6,6g Section 6g. 66.1105 (5) (de) of the statutes is created to read:
66.1105 (5) (de) With regard to a mixed-use development tax incremental district, the department of revenue may not certify the tax incremental base of such a district if the department determines that any of the following apply:
1. The lands proposed for newly platted residential use exceed the percentage specified in sub. (2) (cm).
2. Tax increments received by the city are used to subsidize residential development and none of the conditions specified in sub. (2) (f) 3. a. to c. apply.
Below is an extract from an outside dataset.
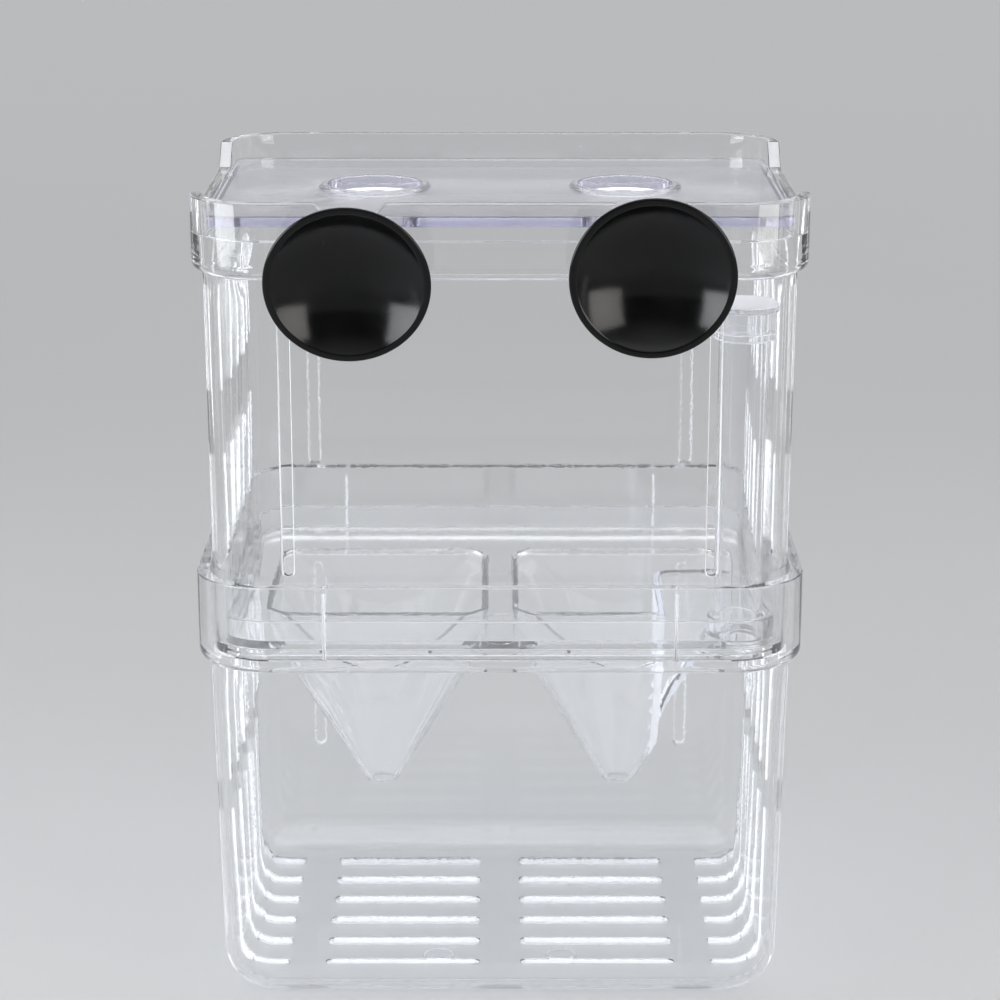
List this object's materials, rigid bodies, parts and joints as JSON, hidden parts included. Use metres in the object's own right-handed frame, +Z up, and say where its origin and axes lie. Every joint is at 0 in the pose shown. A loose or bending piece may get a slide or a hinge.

6,6i Section 6i. 66.1105 (5) (dm) of the statutes is created to read:
66.1105 (5) (dm) If the department of revenue certifies the tax incremental base of a mixed-use development tax incremental district and then determines that any of the conditions listed in the par. (de) apply, the department may not certify the tax incremental base of any other tax incremental district in that city until the department certifies that the mixed-use development district complies with the percentage specified in sub. (2) (cm) and that at least one of the conditions specified in sub. (2) (f) 3. a. to c. applies.
6,7 Section 7. 66.1105 (6) (am) 1. of the statutes is amended to read:
66.1105 (6) (am) 1. Except as otherwise provided in this paragraph, no expenditure may be made later than 5 years before the unextended termination date of a tax incremental district under sub. (7) (ak) or (am).
6,8 Section 8. Initial applicability.
(1) This act first applies to a tax incremental district that is in existence on the effective date of this subsection or that is created on the effective date of this subsection.